SUPPLIED MATERIAL

========

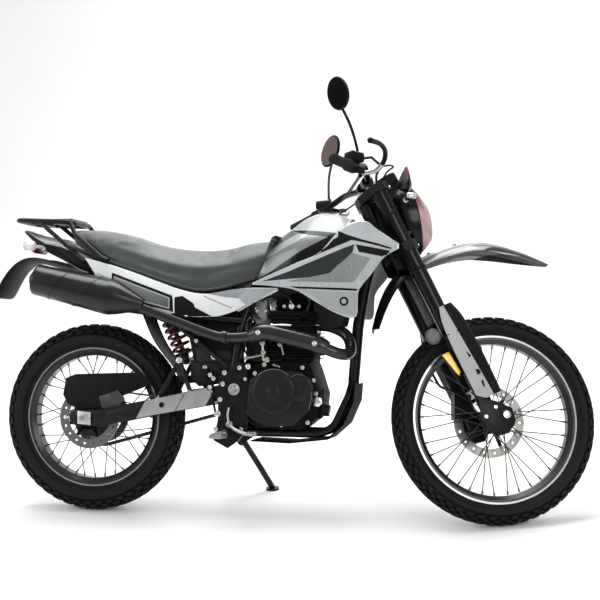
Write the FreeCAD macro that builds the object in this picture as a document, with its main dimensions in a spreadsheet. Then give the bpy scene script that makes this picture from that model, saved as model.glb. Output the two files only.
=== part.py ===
import FreeCAD, Part
import Sketcher
import os, math

# A trail motorcycle parked on its side stand.
# Everything is drawn on the upright machine: +X forward, +Y to its left, +Z up, origin on the
# ground midway between the axles, in millimetres. The last section leans it on to its stand.

V = FreeCAD.Vector
Rot = FreeCAD.Rotation
Pl = FreeCAD.Placement
os.makedirs("parts", exist_ok=True)
doc = FreeCAD.newDocument("trail_motorcycle")

# ---------------------------------------------------------------- driving dimensions
SIZES = [
    ("wheelbase", 1392), ("rake_angle", 27), ("trail_length", 105),
    ("rest_lean", 10.8), ("rest_steer", 23), ("rest_pitch", 0.2689), ("rest_lift", -2.32), ("rest_shift_x", 19.83), ("rest_shift_y", -206.43),
    ("front_tyre_radius", 348), ("front_tyre_half", 44), ("front_rim_radius", 280.5), ("front_rim_half", 25),
    ("rear_tyre_radius", 326), ("rear_tyre_half", 55), ("rear_rim_radius", 242.5), ("rear_rim_half", 32),
    ("rim_wall", 3.6), ("spoke_radius", 1.8), ("spoke_count", 36),
    ("front_axle_radius", 7.5), ("rear_axle_radius", 8.5), ("axle_hollow_radius", 5), ("bearing_gap", 0.05),
    ("front_disc_radius", 122), ("front_disc_inner", 92), ("rear_disc_radius", 108), ("rear_disc_inner", 76), ("disc_thickness", 4),
    ("sprocket_radius", 104), ("sprocket_thickness", 7), ("small_sprocket_radius", 34), ("chain_width", 14), ("chain_height", 15),
    ("fork_offset", 28.5), ("fork_half_track", 102), ("fork_outer_radius", 27), ("fork_inner_radius", 20.5), ("axle_lead", 36),
    ("upper_clamp_height", 1078), ("lower_clamp_height", 884), ("clamp_thickness", 32),
    ("head_tube_radius", 29), ("backbone_radius", 22), ("down_tube_radius", 19), ("cradle_radius", 14), ("stay_radius", 11),
    ("bar_radius", 11.1), ("grip_radius", 16.5), ("rack_radius", 8.5), ("rack_plate_thickness", 4), ("rack_hole_radius", 3.3), ("rack_bolt_circle", 120),
    ("pivot_height", 435), ("pivot_x", -165), ("pivot_radius", 8),
    ("arm_width", 26), ("plate_thickness", 8),
    ("clutch_cover_radius", 76), ("clutch_cover_depth", 44), ("case_half", 96), ("fin_count", 9), ("fin_pitch", 10.5), ("fin_thickness", 3.2),
    ("header_radius", 19), ("shield_radius", 30), ("muffler_radius", 62),
    ("panel_thickness", 4), ("fender_thickness", 4),
    ("stand_radius", 11), ("stand_pin_radius", 5), ("foot_radius", 24), ("foot_thickness", 7),
    ("cap_radius", 36), ("cap_thickness", 9),
]
sheet = doc.addObject("Spreadsheet::Sheet", "Sizes")
for i, (alias, value) in enumerate(SIZES, 1):
    sheet.set("A%d" % i, alias)
    sheet.set("B%d" % i, str(value))
    sheet.setAlias("B%d" % i, alias)
doc.recompute()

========

EXERCISE
Extract the full listing and reproduce each line exactly.

ANSWER TO THIS PROBLEM
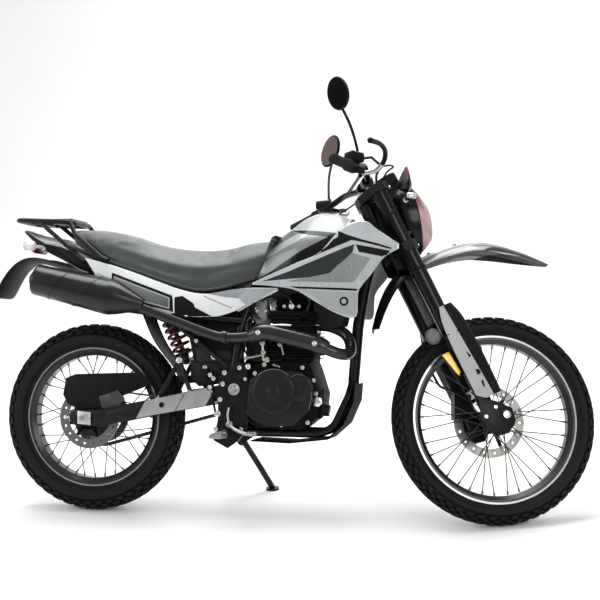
Write the FreeCAD macro that builds the object in this picture as a document, with its main dimensions in a spreadsheet. Then give the bpy scene script that makes this picture from that model, saved as model.glb. Output the two files only.
=== part.py ===
import FreeCAD, Part
import Sketcher
import os, math

# A trail motorcycle parked on its side stand.
# Everything is drawn on the upright machine: +X forward, +Y to its left, +Z up, origin on the
# ground midway between the axles, in millimetres. The last section leans it on to its stand.

V = FreeCAD.Vector
Rot = FreeCAD.Rotation
Pl = FreeCAD.Placement
os.makedirs("parts", exist_ok=True)
doc = FreeCAD.newDocument("trail_motorcycle")

# ---------------------------------------------------------------- driving dimensions
SIZES = [
    ("wheelbase", 1392), ("rake_angle", 27), ("trail_length", 105),
    ("rest_lean", 10.8), ("rest_steer", 23), ("rest_pitch", 0.2689), ("rest_lift", -2.32), ("rest_shift_x", 19.83), ("rest_shift_y", -206.43),
    ("front_tyre_radius", 348), ("front_tyre_half", 44), ("front_rim_radius", 280.5), ("front_rim_half", 25),
    ("rear_tyre_radius", 326), ("rear_tyre_half", 55), ("rear_rim_radius", 242.5), ("rear_rim_half", 32),
    ("rim_wall", 3.6), ("spoke_radius", 1.8), ("spoke_count", 36),
    ("front_axle_radius", 7.5), ("rear_axle_radius", 8.5), ("axle_hollow_radius", 5), ("bearing_gap", 0.05),
    ("front_disc_radius", 122), ("front_disc_inner", 92), ("rear_disc_radius", 108), ("rear_disc_inner", 76), ("disc_thickness", 4),
    ("sprocket_radius", 104), ("sprocket_thickness", 7), ("small_sprocket_radius", 34), ("chain_width", 14), ("chain_height", 15),
    ("fork_offset", 28.5), ("fork_half_track", 102), ("fork_outer_radius", 27), ("fork_inner_radius", 20.5), ("axle_lead", 36),
    ("upper_clamp_height", 1078), ("lower_clamp_height", 884), ("clamp_thickness", 32),
    ("head_tube_radius", 29), ("backbone_radius", 22), ("down_tube_radius", 19), ("cradle_radius", 14), ("stay_radius", 11),
    ("bar_radius", 11.1), ("grip_radius", 16.5), ("rack_radius", 8.5), ("rack_plate_thickness", 4), ("rack_hole_radius", 3.3), ("rack_bolt_circle", 120),
    ("pivot_height", 435), ("pivot_x", -165), ("pivot_radius", 8),
    ("arm_width", 26), ("plate_thickness", 8),
    ("clutch_cover_radius", 76), ("clutch_cover_depth", 44), ("case_half", 96), ("fin_count", 9), ("fin_pitch", 10.5), ("fin_thickness", 3.2),
    ("header_radius", 19), ("shield_radius", 30), ("muffler_radius", 62),
    ("panel_thickness", 4), ("fender_thickness", 4),
    ("stand_radius", 11), ("stand_pin_radius", 5), ("foot_radius", 24), ("foot_thickness", 7),
    ("cap_radius", 36), ("cap_thickness", 9),
]
sheet = doc.addObject("Spreadsheet::Sheet", "Sizes")
for i, (alias, value) in enumerate(SIZES, 1):
    sheet.set("A%d" % i, alias)
    sheet.set("B%d" % i, str(value))
    sheet.setAlias("B%d" % i, alias)
doc.recompute()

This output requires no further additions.